WHAT IS REQUIRED:
Print each line from the start of the records below up through the line where "-(s.armX + s.contactSeat" is found, exactly as given.

-- Start DATA FOR THIS EXERCISE --

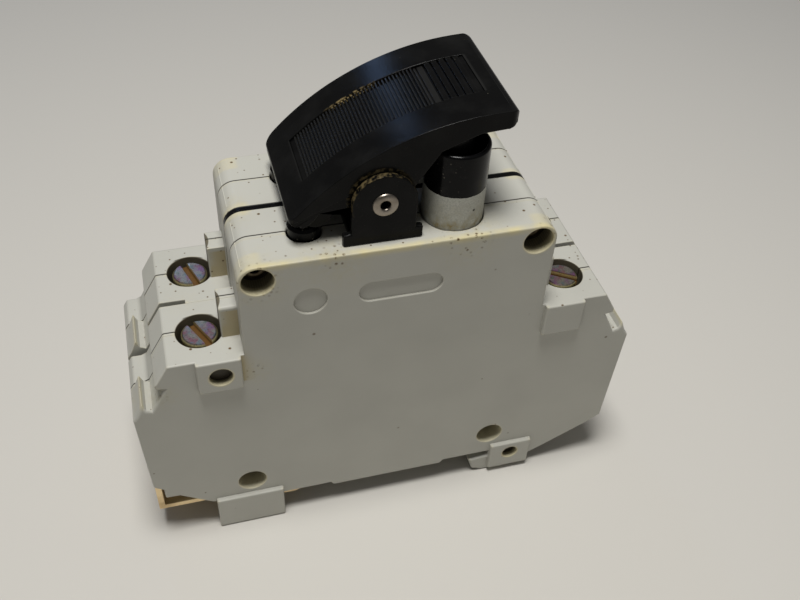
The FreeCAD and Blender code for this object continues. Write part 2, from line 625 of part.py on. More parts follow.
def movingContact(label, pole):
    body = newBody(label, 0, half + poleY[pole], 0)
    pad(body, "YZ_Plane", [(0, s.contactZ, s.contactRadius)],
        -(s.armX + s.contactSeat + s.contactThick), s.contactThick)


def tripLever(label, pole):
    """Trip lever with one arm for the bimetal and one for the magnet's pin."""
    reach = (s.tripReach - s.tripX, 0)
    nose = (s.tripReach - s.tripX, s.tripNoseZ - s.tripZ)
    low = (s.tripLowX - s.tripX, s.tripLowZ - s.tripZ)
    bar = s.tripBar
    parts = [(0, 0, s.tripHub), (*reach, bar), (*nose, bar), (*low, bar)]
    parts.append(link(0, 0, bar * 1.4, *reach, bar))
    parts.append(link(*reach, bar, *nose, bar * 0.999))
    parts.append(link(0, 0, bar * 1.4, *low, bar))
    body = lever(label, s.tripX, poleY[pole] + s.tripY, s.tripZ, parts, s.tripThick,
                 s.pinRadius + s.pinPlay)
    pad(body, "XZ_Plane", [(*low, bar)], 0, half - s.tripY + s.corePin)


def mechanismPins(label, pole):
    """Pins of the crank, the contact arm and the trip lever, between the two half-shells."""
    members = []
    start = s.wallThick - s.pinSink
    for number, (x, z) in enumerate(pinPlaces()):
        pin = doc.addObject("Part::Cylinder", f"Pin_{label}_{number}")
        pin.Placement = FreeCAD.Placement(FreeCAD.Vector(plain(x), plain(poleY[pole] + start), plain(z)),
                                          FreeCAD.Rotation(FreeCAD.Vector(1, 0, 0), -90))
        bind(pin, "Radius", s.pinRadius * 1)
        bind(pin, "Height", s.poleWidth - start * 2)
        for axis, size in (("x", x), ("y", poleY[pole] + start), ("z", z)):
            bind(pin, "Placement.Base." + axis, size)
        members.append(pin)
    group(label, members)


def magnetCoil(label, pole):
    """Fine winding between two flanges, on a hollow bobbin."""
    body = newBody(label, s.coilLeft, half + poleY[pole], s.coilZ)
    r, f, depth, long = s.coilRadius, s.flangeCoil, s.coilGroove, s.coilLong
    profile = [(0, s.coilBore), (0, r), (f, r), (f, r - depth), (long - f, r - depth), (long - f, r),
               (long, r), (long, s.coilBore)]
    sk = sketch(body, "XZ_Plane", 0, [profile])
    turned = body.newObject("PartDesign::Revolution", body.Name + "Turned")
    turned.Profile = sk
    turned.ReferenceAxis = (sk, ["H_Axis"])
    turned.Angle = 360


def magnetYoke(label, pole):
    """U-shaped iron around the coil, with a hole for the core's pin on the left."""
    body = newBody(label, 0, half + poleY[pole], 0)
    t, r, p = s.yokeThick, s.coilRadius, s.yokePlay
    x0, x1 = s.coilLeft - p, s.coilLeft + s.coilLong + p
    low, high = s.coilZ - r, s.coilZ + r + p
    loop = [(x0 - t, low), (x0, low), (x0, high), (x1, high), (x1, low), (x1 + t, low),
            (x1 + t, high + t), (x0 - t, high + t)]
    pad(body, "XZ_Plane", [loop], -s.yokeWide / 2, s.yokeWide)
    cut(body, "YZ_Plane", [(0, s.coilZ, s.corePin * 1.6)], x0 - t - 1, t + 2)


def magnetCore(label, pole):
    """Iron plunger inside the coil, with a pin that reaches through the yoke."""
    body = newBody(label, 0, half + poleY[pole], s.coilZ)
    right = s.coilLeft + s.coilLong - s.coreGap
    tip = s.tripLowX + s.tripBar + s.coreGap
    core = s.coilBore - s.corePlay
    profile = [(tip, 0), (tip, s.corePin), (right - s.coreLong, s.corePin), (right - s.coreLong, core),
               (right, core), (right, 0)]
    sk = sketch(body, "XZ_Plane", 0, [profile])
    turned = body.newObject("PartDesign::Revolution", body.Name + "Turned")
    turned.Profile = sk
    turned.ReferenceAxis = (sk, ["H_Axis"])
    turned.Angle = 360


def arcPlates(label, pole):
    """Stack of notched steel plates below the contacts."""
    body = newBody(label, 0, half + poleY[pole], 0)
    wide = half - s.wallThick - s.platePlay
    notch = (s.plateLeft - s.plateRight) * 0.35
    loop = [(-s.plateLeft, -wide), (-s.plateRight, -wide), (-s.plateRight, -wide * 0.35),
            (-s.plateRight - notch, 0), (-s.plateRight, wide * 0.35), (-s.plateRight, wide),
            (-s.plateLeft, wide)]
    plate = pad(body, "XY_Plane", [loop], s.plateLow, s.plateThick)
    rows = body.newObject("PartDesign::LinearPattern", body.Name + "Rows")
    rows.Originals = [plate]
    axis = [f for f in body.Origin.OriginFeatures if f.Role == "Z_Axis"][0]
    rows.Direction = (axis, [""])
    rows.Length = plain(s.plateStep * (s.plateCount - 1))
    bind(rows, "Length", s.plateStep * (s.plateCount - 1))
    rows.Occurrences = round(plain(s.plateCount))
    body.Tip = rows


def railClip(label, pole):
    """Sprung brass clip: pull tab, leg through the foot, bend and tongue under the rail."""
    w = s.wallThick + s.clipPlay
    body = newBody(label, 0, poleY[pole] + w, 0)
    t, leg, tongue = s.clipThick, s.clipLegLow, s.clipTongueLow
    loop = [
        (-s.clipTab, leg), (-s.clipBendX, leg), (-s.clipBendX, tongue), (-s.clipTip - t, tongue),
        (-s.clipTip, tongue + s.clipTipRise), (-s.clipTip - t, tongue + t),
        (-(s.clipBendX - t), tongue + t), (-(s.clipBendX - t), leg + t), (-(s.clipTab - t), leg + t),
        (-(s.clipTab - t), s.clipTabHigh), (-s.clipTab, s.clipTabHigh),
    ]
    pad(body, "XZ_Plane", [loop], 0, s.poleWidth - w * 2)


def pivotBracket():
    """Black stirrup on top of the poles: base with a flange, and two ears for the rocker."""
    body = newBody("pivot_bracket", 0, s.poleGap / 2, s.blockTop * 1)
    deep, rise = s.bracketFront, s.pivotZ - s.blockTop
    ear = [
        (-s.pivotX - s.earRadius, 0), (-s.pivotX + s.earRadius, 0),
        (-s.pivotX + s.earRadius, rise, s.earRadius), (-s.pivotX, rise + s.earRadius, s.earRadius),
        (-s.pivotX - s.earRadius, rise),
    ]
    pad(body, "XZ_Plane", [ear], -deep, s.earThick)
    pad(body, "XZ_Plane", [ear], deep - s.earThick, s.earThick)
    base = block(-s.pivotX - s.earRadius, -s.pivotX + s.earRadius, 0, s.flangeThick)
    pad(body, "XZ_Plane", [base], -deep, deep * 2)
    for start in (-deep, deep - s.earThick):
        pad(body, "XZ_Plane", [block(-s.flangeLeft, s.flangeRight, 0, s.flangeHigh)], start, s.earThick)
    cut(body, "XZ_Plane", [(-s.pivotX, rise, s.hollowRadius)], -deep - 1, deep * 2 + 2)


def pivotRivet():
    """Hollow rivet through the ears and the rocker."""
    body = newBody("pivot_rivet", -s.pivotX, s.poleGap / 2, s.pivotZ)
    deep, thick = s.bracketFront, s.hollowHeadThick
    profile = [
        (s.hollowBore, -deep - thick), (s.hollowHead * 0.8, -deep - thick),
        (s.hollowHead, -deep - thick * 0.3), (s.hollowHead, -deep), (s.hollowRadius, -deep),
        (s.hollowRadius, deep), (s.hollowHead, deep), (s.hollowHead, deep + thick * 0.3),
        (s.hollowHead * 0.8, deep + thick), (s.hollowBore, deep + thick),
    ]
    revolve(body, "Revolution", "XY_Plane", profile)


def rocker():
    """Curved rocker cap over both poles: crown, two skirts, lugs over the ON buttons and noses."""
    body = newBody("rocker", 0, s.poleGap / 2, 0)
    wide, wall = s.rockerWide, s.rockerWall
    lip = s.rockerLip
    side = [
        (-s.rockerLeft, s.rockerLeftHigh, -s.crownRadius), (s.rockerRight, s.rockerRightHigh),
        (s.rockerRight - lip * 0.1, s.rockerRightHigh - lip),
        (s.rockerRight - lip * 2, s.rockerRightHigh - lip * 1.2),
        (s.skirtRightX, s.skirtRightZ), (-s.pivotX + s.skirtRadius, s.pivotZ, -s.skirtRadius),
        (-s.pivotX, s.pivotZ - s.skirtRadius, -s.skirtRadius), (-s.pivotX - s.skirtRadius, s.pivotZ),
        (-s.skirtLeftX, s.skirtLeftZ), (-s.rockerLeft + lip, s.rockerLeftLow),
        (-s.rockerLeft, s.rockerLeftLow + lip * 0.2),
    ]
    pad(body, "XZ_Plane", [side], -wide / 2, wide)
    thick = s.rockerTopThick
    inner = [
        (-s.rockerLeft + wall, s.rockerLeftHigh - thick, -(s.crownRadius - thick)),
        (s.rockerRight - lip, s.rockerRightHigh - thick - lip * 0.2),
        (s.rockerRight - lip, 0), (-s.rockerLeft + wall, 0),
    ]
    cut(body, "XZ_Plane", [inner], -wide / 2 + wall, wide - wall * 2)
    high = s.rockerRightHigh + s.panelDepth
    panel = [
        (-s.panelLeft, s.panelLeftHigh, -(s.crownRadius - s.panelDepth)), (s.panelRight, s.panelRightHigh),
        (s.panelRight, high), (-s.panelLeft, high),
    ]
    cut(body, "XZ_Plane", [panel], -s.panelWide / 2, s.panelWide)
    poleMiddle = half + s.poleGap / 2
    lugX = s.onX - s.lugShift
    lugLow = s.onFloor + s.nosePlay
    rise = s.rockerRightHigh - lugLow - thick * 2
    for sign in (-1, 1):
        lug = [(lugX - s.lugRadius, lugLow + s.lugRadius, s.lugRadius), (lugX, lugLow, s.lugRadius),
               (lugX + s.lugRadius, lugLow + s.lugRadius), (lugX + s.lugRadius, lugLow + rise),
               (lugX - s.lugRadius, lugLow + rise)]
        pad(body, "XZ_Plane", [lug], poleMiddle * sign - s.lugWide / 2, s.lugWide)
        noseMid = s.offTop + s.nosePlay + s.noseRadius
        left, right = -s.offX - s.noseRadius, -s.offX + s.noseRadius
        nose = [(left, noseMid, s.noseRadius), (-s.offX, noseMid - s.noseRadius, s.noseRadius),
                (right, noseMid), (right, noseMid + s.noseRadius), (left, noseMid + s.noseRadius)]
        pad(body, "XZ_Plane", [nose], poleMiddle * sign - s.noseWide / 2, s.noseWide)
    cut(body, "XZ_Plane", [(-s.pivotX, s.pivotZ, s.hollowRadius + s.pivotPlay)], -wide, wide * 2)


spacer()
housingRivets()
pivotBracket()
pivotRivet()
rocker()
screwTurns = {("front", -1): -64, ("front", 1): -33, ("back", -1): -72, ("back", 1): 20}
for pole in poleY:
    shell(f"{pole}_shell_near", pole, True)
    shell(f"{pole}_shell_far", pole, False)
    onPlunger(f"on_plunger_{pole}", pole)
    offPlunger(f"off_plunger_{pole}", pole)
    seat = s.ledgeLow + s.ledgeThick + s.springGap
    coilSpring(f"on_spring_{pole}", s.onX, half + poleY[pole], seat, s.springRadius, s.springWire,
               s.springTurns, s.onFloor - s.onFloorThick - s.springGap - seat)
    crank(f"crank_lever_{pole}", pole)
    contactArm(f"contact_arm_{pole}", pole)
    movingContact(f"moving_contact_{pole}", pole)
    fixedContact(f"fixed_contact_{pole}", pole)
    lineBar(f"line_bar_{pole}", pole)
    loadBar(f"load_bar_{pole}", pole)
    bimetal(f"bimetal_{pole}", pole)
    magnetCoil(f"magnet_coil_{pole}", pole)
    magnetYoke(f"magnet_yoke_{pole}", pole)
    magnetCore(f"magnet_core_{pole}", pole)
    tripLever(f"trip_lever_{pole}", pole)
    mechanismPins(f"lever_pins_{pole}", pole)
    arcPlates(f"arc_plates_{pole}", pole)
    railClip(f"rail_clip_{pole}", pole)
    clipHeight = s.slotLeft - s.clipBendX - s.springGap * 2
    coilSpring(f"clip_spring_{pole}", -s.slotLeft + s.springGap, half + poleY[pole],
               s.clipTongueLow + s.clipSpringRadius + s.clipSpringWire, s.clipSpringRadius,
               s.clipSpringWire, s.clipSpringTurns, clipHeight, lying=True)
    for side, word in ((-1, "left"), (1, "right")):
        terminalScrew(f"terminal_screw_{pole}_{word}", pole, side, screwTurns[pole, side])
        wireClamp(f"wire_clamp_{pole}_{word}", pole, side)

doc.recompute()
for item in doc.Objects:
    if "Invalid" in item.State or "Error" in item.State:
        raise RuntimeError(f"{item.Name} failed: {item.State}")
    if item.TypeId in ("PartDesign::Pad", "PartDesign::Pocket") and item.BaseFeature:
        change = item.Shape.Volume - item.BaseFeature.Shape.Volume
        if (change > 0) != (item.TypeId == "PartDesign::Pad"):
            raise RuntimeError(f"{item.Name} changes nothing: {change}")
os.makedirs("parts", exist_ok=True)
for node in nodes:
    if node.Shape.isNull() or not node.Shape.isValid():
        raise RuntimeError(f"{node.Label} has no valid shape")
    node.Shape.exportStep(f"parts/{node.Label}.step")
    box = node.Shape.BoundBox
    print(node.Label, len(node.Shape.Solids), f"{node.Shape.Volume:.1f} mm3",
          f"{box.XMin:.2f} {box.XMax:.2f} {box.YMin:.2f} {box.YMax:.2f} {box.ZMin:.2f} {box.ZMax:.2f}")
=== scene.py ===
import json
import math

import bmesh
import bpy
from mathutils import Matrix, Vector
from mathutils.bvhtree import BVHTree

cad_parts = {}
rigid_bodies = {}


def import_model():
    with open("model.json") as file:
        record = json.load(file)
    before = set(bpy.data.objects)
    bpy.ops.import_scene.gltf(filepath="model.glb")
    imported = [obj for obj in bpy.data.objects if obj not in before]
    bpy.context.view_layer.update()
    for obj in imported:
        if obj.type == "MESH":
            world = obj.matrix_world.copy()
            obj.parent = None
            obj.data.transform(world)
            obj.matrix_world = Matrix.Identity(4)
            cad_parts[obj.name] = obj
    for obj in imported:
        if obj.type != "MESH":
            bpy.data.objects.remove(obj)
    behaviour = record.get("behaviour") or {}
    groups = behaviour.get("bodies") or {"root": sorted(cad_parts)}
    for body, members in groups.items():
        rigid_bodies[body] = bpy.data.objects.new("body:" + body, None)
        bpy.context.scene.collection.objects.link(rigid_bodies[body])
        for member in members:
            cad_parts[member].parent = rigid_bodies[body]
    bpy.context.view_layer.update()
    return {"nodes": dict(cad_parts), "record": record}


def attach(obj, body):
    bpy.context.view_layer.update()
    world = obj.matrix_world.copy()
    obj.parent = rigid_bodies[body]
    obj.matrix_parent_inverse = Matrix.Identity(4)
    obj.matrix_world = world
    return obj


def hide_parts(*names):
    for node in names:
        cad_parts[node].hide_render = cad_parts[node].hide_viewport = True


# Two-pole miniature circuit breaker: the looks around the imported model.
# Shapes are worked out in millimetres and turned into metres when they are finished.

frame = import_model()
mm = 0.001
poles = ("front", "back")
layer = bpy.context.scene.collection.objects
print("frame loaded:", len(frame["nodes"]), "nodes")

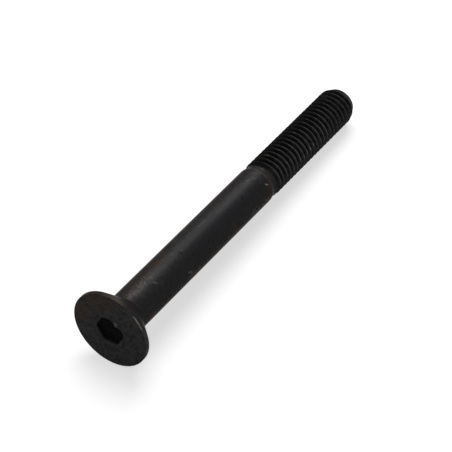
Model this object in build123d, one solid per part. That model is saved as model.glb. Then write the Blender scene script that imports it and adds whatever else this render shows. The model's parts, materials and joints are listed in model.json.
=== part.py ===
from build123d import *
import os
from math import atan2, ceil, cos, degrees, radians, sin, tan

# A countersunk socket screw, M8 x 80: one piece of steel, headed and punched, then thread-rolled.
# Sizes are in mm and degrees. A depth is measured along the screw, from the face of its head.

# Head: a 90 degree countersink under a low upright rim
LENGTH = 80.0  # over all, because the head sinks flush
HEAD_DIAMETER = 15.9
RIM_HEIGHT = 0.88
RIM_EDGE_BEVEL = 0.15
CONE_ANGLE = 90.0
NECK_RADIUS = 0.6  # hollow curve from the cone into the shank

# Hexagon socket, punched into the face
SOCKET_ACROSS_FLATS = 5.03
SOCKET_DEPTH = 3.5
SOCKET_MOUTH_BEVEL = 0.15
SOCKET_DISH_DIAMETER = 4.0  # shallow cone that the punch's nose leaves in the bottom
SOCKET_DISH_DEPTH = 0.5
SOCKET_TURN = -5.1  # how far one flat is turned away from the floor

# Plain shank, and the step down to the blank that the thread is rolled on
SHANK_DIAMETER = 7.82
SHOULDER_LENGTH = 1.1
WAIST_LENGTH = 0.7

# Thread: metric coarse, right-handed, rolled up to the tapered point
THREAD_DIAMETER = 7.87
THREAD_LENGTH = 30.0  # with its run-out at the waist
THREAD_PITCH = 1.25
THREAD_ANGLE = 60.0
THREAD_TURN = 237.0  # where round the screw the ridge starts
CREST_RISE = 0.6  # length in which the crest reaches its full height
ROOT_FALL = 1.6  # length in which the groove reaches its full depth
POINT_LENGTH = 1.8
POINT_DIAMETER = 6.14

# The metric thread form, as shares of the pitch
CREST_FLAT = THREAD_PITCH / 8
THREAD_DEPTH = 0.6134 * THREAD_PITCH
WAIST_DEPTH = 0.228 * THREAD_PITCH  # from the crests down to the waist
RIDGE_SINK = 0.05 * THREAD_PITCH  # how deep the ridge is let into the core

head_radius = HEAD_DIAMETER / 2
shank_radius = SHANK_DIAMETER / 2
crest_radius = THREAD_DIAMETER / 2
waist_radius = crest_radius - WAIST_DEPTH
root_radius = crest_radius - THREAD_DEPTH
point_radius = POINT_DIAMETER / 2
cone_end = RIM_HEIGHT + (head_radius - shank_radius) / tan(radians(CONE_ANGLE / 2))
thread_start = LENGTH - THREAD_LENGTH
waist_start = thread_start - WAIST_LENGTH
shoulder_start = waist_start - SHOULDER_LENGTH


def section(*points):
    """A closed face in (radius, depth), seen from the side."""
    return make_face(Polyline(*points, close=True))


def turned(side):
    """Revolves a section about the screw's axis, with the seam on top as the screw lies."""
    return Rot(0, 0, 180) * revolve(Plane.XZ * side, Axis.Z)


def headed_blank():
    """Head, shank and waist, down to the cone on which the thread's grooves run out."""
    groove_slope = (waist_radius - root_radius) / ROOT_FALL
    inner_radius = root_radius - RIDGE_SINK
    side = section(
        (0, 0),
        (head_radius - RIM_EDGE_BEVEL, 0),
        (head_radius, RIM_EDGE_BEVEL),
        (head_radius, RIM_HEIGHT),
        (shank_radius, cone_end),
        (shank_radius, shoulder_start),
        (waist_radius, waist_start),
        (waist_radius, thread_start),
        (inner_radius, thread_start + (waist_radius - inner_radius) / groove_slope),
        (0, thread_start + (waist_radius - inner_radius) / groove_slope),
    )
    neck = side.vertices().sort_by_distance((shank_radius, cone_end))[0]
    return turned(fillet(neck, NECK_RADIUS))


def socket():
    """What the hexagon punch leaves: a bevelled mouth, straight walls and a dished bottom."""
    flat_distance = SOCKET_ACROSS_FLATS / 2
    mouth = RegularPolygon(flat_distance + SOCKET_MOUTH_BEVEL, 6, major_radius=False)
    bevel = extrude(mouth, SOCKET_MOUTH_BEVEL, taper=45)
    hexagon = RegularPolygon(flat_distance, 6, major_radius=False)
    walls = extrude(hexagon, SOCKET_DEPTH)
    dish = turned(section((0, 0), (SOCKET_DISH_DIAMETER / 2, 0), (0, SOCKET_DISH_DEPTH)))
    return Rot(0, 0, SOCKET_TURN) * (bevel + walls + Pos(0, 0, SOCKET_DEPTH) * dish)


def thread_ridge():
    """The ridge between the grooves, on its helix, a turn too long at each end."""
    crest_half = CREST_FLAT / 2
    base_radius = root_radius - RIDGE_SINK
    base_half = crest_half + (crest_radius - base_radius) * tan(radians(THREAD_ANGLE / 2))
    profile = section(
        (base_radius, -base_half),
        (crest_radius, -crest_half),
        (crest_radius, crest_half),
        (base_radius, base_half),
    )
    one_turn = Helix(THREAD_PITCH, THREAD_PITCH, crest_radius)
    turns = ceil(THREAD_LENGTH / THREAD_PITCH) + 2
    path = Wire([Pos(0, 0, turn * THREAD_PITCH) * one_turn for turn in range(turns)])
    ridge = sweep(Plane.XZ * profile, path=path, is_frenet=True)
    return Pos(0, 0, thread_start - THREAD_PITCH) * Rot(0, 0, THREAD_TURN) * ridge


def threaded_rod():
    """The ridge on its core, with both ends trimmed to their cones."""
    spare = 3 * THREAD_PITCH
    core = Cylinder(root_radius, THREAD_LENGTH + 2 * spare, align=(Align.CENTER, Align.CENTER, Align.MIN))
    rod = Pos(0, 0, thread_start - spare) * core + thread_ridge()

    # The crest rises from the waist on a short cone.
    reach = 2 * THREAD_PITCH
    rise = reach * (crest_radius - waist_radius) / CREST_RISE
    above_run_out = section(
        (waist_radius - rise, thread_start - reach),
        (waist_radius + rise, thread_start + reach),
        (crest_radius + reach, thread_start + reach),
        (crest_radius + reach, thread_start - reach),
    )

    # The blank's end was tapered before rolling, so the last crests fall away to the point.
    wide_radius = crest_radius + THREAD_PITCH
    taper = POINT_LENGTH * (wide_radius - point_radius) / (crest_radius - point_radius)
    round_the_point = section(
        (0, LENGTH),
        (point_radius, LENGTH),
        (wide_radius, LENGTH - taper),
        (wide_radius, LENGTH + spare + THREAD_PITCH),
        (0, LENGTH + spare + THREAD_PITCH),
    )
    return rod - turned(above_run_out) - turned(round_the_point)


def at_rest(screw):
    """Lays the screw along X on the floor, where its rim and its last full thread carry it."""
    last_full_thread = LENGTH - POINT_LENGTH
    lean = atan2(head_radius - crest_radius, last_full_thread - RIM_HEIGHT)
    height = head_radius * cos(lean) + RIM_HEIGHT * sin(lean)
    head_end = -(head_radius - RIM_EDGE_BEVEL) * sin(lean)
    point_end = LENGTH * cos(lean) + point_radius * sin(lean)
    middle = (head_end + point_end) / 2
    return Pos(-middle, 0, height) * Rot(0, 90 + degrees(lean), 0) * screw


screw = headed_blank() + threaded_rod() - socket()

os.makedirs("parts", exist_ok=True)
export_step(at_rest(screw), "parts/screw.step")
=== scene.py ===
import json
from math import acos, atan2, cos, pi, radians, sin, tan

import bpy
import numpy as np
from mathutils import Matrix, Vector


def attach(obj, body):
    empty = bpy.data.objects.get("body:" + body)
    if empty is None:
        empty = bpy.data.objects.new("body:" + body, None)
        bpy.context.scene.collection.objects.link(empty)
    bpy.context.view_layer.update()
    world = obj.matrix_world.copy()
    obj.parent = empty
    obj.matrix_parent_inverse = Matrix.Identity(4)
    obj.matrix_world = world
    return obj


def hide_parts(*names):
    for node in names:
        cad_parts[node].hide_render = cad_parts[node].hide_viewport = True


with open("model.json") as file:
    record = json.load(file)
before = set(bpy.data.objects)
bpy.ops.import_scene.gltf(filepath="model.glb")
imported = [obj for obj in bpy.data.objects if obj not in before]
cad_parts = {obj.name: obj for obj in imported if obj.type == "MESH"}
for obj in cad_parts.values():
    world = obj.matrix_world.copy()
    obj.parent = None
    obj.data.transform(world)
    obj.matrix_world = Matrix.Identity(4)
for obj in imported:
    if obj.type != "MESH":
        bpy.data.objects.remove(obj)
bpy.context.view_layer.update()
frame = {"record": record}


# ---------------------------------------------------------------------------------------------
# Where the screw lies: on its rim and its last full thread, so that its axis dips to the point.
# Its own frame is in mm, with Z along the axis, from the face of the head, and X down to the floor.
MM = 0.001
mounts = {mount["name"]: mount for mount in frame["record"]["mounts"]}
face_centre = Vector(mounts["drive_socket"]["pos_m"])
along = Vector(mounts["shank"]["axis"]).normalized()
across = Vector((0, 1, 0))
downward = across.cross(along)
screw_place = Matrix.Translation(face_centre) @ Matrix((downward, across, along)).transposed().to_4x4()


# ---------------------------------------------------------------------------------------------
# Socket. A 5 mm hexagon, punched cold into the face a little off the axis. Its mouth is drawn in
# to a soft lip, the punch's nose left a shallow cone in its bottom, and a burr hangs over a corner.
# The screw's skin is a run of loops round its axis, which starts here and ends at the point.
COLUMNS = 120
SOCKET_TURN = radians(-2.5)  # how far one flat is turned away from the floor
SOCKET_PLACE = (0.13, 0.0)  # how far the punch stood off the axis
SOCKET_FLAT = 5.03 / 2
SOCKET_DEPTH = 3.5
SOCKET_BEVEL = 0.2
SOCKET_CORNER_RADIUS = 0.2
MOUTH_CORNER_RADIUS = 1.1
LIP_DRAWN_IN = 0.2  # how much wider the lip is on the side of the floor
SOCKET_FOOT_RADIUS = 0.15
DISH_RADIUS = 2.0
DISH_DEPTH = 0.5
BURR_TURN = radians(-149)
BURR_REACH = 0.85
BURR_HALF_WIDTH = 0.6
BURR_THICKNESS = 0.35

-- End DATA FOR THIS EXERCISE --

EXERCISE ANSWER:
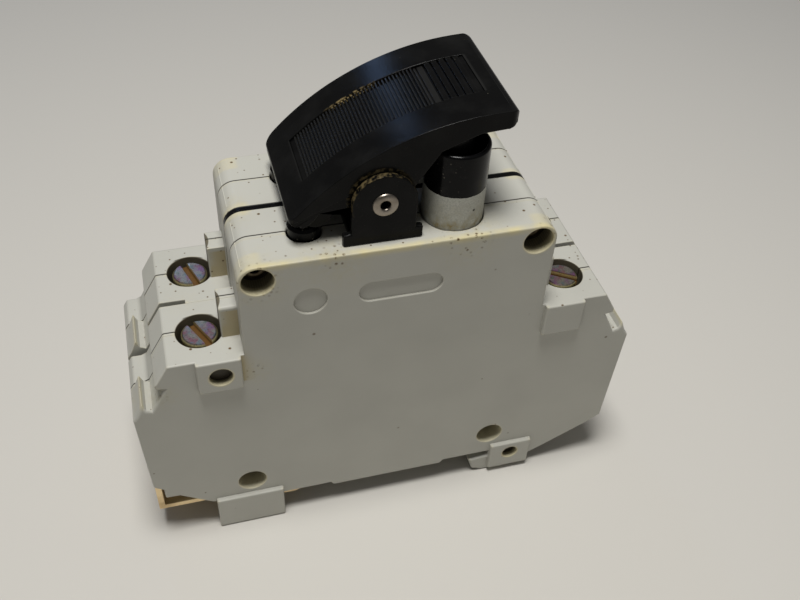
The FreeCAD and Blender code for this object continues. Write part 2, from line 625 of part.py on. More parts follow.
def movingContact(label, pole):
    body = newBody(label, 0, half + poleY[pole], 0)
    pad(body, "YZ_Plane", [(0, s.contactZ, s.contactRadius)],
        -(s.armX + s.contactSeat + s.contactThick), s.contactThick)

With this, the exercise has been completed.